Homosexuell ist schwul
Auffallend ist dabei, dass lesbische Frauen zwar in manchen Artikeln vorkommen, jedoch nur selten ausschließlich. Meist sind Schwule der Hauptinhalt und Lesben werden lediglich mitkommuniziert. Besonders´bei der Analyse der Headlines wird das deutlich. So hat es der Begriff Lesbe im Untersuchungszeitraum kein einziges Mal in die Überschrift eines Artikels geschafft. Betrachtet man die Artikel, die sich mit dem Thema gleichgeschlechtlicher Partnerschaft beschäftigen, könnte man meinen, dass lediglich Partnerschaften von Männern davon betroffen wären. Die Ausblendung betrifft auch die bildliche Darstellung, die besonders rund um den CSD eine wichtige Rolle spielt. Somit zieht sich die Ausblendung durch alle Bereiche journalistischen Schaffens.
Die Suche nach den Gründen
Die Ursachen für dieses Ausblenden werden von Elke Amberg nur angerissen. Sie nennt vor allem zwei: einerseits die „Logik eines männerzentrierten Pressejournalismus“, andererseits die gesellschaftliche Position von Lesben, deren Emanzipationsbewegung in den letzten Jahren durch die konservative Gegenbewegung ins Stocken geraten ist, wie auch der Feminismus allgemein. Frauen werden insgesamt und besonders im politischen Kontext mangelhaft und verzerrt dargestellt. Weil sie generell in der Politik in der Minderheit sind und damit auch weniger Objekt der politischen Berichterstattung und weil sich vor allem Frauen mit diesen Themen beschäftigen und diese im politischen Journalismus ebenfalls eine Minderheit sind. Je mehr Akteurinnen involviert sind, desto weniger können sich lesbische Themen durchsetzen, da diese von ebenfalls männerdominierten Agenturen dementsprechend vorselektiert werden. Die Männerdominanz meint aber nicht nur die handelnden Personen, sondern auch die männliche Perspektive, die auch weibliche Journalistinnen aus Karrieregründen eingenehmen. Ein weiterer Grund ist, dass anders als dem Begriff schwul dem Begriff lesbisch auch heute noch ein Schmutzimage anhaftet.
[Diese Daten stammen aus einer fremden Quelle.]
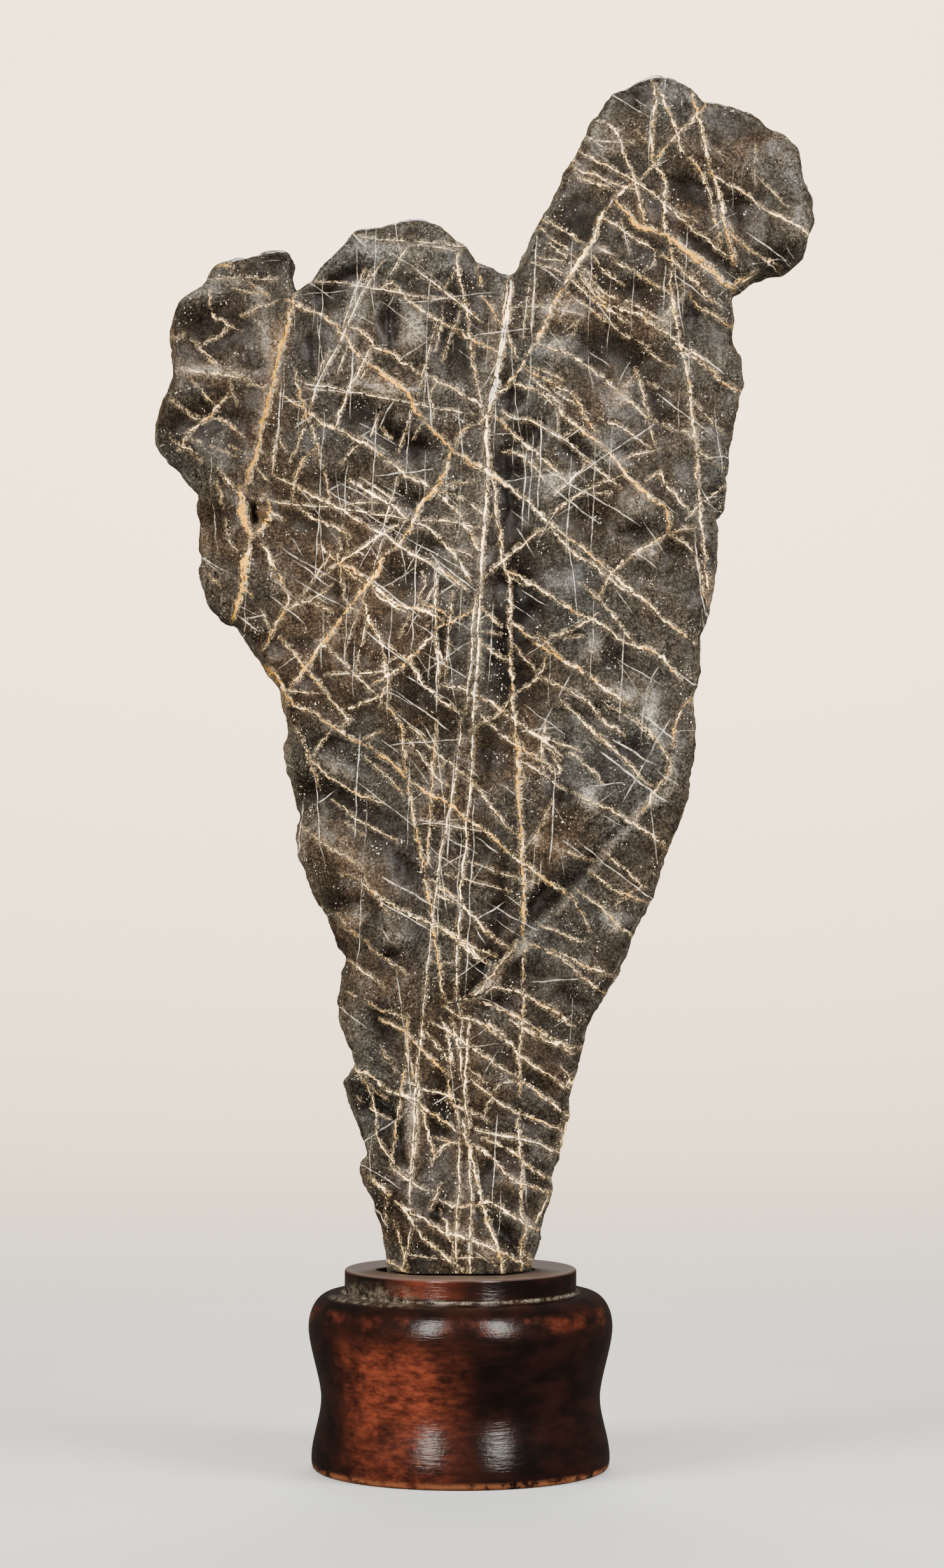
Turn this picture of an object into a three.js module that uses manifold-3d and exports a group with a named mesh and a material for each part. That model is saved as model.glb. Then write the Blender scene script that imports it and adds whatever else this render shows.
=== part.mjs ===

Das wird besonders deutlich wenn es um prominente Lesben aus Medien und Politik geht. Hier wird das Wort Lesbe meist aufwendig umgangen, in dem die Protagonistinnen beispielsweise als „Frauen, die Frauen lieben“ beschrieben werden.
Was können wir tun?
Elke Amberg legt detailliert dar, dass die Unterrepräsentanz von Lesben in der Berichterstattung deutscher Tageszeitungen Fakt ist und wie diese passiert. Nahezu unbeantwortet bleibt aber die Frage was sich dagegen unternehmen lässt. Lediglich gegen Ende deutet sie einen möglichen Weg an und der führt über die Szene selbst. Denn die lesbischschwule Szene versteht sich überwiegend als schwule Szene mit lesbischem Touch. Die Ausblendung ist also nicht nur ein Problem in der breiten öffentlichen Wahrnehmung, sondern beginnt bereits in der Szene selbst. Das liegt einerseits an der juristischen Verfolgungsgeschichte schwuler Männer, andererseits an der gegenwärtigen Schwäche der feministischen Bewegung, unter der auch ihre lesbische Teilbewegung leidet. Eine offensive Gegenbewegung zum konservativen Backlash könnte also ein möglicher Ausweg sein.